• **DATA LINES**
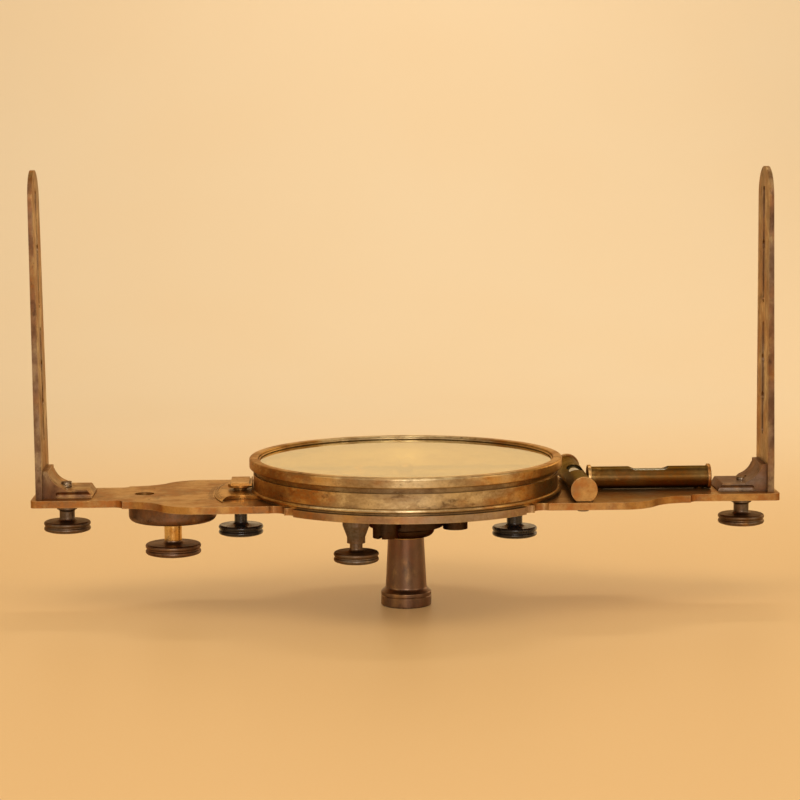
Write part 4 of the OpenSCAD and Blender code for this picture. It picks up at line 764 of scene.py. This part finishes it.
class StageOperator(Operator):
    """Lays the floor and backdrop, and sets up the lights and the camera"""

    bl_idname = "compass.set_stage"
    bl_label = "Stage"

    def execute(self, context):
        s = studio()
        self.backdrop()
        self.camera(s)
        warm, paler, pale = colours().lamp, colours().front_lamp, colours().wall_lamp
        light("key", (-0.1, -0.6, 1.0), (0, -0.05, 0.05), (1.3, 0.6), s.key_power, warm)
        light("front", (0.0, -1.75, 0.55), (0, 0, 0.05), (0.8, 0.35), s.front_power, paler, False)
        light("left", (-1.1, -0.7, 0.5), (0, 0, 0.03), (0.6, 0.6), s.left_power, warm, False)
        light("right", (1.1, -0.7, 0.5), (0, 0, 0.03), (0.6, 0.6), s.right_power, warm, False)
        light("rim", (0.95, 0.75, 0.35), (0.1, 0, 0.05), (0.6, 0.5), s.rim_power, warm, False)
        light("wall", (0.12, 0.55, 1.05), (0.08, 1.35, 0.2), (0.5, 0.35), s.wall_power, pale)
        world = bpy.data.worlds.new("room")
        context.scene.world = world
        world.use_nodes = True
        back = world.node_tree.nodes["Background"]
        back.inputs["Color"].default_value = (*colours().lamp, 1)
        back.inputs["Strength"].default_value = s.room_light
        context.scene.view_settings.view_transform = "Standard"
        return {"FINISHED"}

    def backdrop(self):
        """A floor that turns up into a wall through a wide curve."""
        no_pick()
        bpy.ops.mesh.primitive_plane_add(size=1, location=(0, 0, 0))
        floor = newest()
        floor.scale = (9, 7, 1)
        floor.location = (0, -2, 0)
        settle(floor)
        bpy.ops.object.mode_set(mode="EDIT")
        bpy.ops.mesh.select_mode(type="EDGE")
        bpy.ops.mesh.select_all(action="DESELECT")
        bpy.ops.object.mode_set(mode="OBJECT")
        back = max(v.co.y for v in floor.data.vertices)
        for edge in floor.data.edges:
            ends = [floor.data.vertices[i].co.y for i in edge.vertices]
            edge.select = min(ends) > back - MM
        bpy.ops.object.mode_set(mode="EDIT")
        bpy.ops.mesh.extrude_region_move(TRANSFORM_OT_translate={"value": (0, 0, 2.6)})
        bpy.ops.object.mode_set(mode="OBJECT")
        apply_modifier(floor, "BEVEL", width=0.7, segments=24, limit_method="ANGLE",
                       angle_limit=radians(60))
        pick(floor)
        bpy.ops.object.shade_smooth()
        floor.name = "paper_sweep"
        FINISHES["floor"] = floor_paper("floor_paper")
        dress(floor, "floor")

    def camera(self, s):
        """Stands the camera in front, a little to the left, and looks down at the compass."""
        around = Matrix.Rotation(-s.turn, 4, "Z")
        place = around @ Vector((-s.aside, -s.distance, s.height))
        data = bpy.data.cameras.new("camera")
        data.lens = s.focal_length
        data.sensor_width = 36
        data.sensor_fit = "HORIZONTAL"
        camera = bpy.data.objects.new("camera", data)
        bpy.context.scene.collection.objects.link(camera)
        look = (around @ Matrix.Rotation(pi / 2 - s.pitch, 4, "X")
                @ Matrix.Rotation(s.roll, 4, "Z"))
        camera.matrix_world = Matrix.Translation(place) @ look
        bpy.context.scene.camera = camera


def light(name, place, aim, extent, power, colour, shadow=True):
    """A soft rectangular light that shines from a place to a point."""
    data = bpy.data.lights.new(name, "AREA")
    data.shape = "RECTANGLE"
    data.size, data.size_y = extent
    data.energy = power
    data.color = colour
    data.use_shadow = shadow
    lamp = bpy.data.objects.new(name, data)
    bpy.context.scene.collection.objects.link(lamp)
    lamp.location = place
    way = Vector(aim) - Vector(place)
    lamp.rotation_euler = way.to_track_quat("-Z", "Y").to_euler()


class PlateOperator(Operator):
    """Rounds the plate's edges and puts the vernier's fixed scale on it"""

    bl_idname = "compass.dress_plate"
    bl_label = "Plate"

    def execute(self, context):
        s = sizes()
        soften("main_plate", s.large_edge, 3)
        gap_to_tongue = 0.6 * MM
        start = gap_to_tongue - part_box("box_base")[0].x
        top = top_of("main_plate")
        marks = []
        for i in range(-FIXED_LINES, FIXED_LINES + 1):
            length = s.vernier_line * (LONG_LINE if i % 5 == 0 else 1)
            marks.append(line_mark(start, length, s.mark_width, top, top + s.mark_height,
                                   pi + radians(i)))
        place_piece(joined(marks), "plate_scale", "plate", "plate_brass", "filling")
        return {"FINISHED"}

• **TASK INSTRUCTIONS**
Please output the entire listing exactly as it stands.

• **WRITTEN ANSWER**
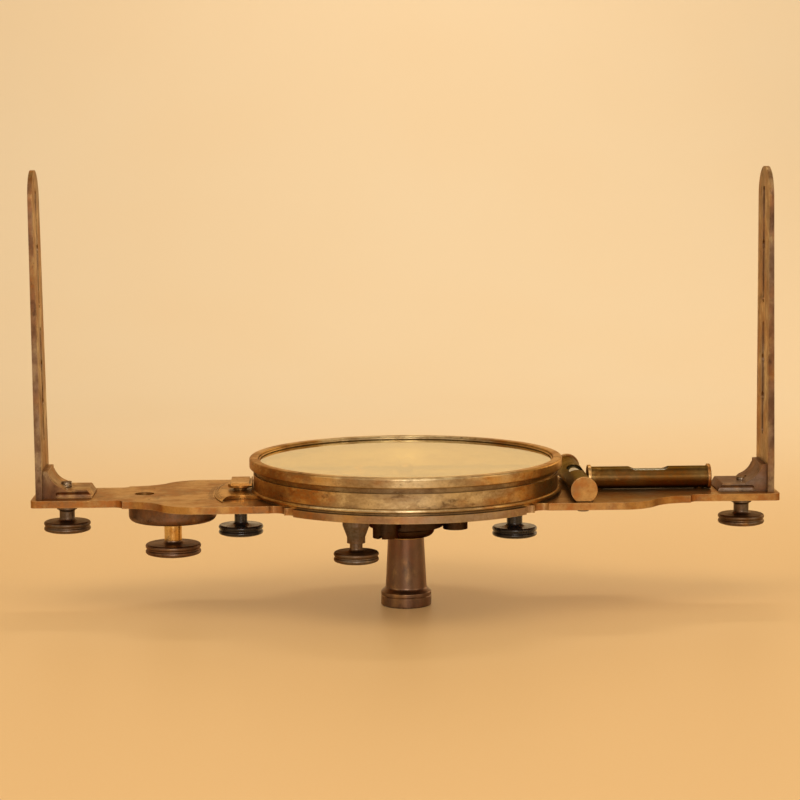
Write part 4 of the OpenSCAD and Blender code for this picture. It picks up at line 764 of scene.py. This part finishes it.
class StageOperator(Operator):
    """Lays the floor and backdrop, and sets up the lights and the camera"""

    bl_idname = "compass.set_stage"
    bl_label = "Stage"

    def execute(self, context):
        s = studio()
        self.backdrop()
        self.camera(s)
        warm, paler, pale = colours().lamp, colours().front_lamp, colours().wall_lamp
        light("key", (-0.1, -0.6, 1.0), (0, -0.05, 0.05), (1.3, 0.6), s.key_power, warm)
        light("front", (0.0, -1.75, 0.55), (0, 0, 0.05), (0.8, 0.35), s.front_power, paler, False)
        light("left", (-1.1, -0.7, 0.5), (0, 0, 0.03), (0.6, 0.6), s.left_power, warm, False)
        light("right", (1.1, -0.7, 0.5), (0, 0, 0.03), (0.6, 0.6), s.right_power, warm, False)
        light("rim", (0.95, 0.75, 0.35), (0.1, 0, 0.05), (0.6, 0.5), s.rim_power, warm, False)
        light("wall", (0.12, 0.55, 1.05), (0.08, 1.35, 0.2), (0.5, 0.35), s.wall_power, pale)
        world = bpy.data.worlds.new("room")
        context.scene.world = world
        world.use_nodes = True
        back = world.node_tree.nodes["Background"]
        back.inputs["Color"].default_value = (*colours().lamp, 1)
        back.inputs["Strength"].default_value = s.room_light
        context.scene.view_settings.view_transform = "Standard"
        return {"FINISHED"}

    def backdrop(self):
        """A floor that turns up into a wall through a wide curve."""
        no_pick()
        bpy.ops.mesh.primitive_plane_add(size=1, location=(0, 0, 0))
        floor = newest()
        floor.scale = (9, 7, 1)
        floor.location = (0, -2, 0)
        settle(floor)
        bpy.ops.object.mode_set(mode="EDIT")
        bpy.ops.mesh.select_mode(type="EDGE")
        bpy.ops.mesh.select_all(action="DESELECT")
        bpy.ops.object.mode_set(mode="OBJECT")
        back = max(v.co.y for v in floor.data.vertices)
        for edge in floor.data.edges:
            ends = [floor.data.vertices[i].co.y for i in edge.vertices]
            edge.select = min(ends) > back - MM
        bpy.ops.object.mode_set(mode="EDIT")
        bpy.ops.mesh.extrude_region_move(TRANSFORM_OT_translate={"value": (0, 0, 2.6)})
        bpy.ops.object.mode_set(mode="OBJECT")
        apply_modifier(floor, "BEVEL", width=0.7, segments=24, limit_method="ANGLE",
                       angle_limit=radians(60))
        pick(floor)
        bpy.ops.object.shade_smooth()
        floor.name = "paper_sweep"
        FINISHES["floor"] = floor_paper("floor_paper")
        dress(floor, "floor")

    def camera(self, s):
        """Stands the camera in front, a little to the left, and looks down at the compass."""
        around = Matrix.Rotation(-s.turn, 4, "Z")
        place = around @ Vector((-s.aside, -s.distance, s.height))
        data = bpy.data.cameras.new("camera")
        data.lens = s.focal_length
        data.sensor_width = 36
        data.sensor_fit = "HORIZONTAL"
        camera = bpy.data.objects.new("camera", data)
        bpy.context.scene.collection.objects.link(camera)
        look = (around @ Matrix.Rotation(pi / 2 - s.pitch, 4, "X")
                @ Matrix.Rotation(s.roll, 4, "Z"))
        camera.matrix_world = Matrix.Translation(place) @ look
        bpy.context.scene.camera = camera


def light(name, place, aim, extent, power, colour, shadow=True):
    """A soft rectangular light that shines from a place to a point."""
    data = bpy.data.lights.new(name, "AREA")
    data.shape = "RECTANGLE"
    data.size, data.size_y = extent
    data.energy = power
    data.color = colour
    data.use_shadow = shadow
    lamp = bpy.data.objects.new(name, data)
    bpy.context.scene.collection.objects.link(lamp)
    lamp.location = place
    way = Vector(aim) - Vector(place)
    lamp.rotation_euler = way.to_track_quat("-Z", "Y").to_euler()


class PlateOperator(Operator):
    """Rounds the plate's edges and puts the vernier's fixed scale on it"""

    bl_idname = "compass.dress_plate"
    bl_label = "Plate"

    def execute(self, context):
        s = sizes()
        soften("main_plate", s.large_edge, 3)
        gap_to_tongue = 0.6 * MM
        start = gap_to_tongue - part_box("box_base")[0].x
        top = top_of("main_plate")
        marks = []
        for i in range(-FIXED_LINES, FIXED_LINES + 1):
            length = s.vernier_line * (LONG_LINE if i % 5 == 0 else 1)
            marks.append(line_mark(start, length, s.mark_width, top, top + s.mark_height,
                                   pi + radians(i)))
        place_piece(joined(marks), "plate_scale", "plate", "plate_brass", "filling")
        return {"FINISHED"}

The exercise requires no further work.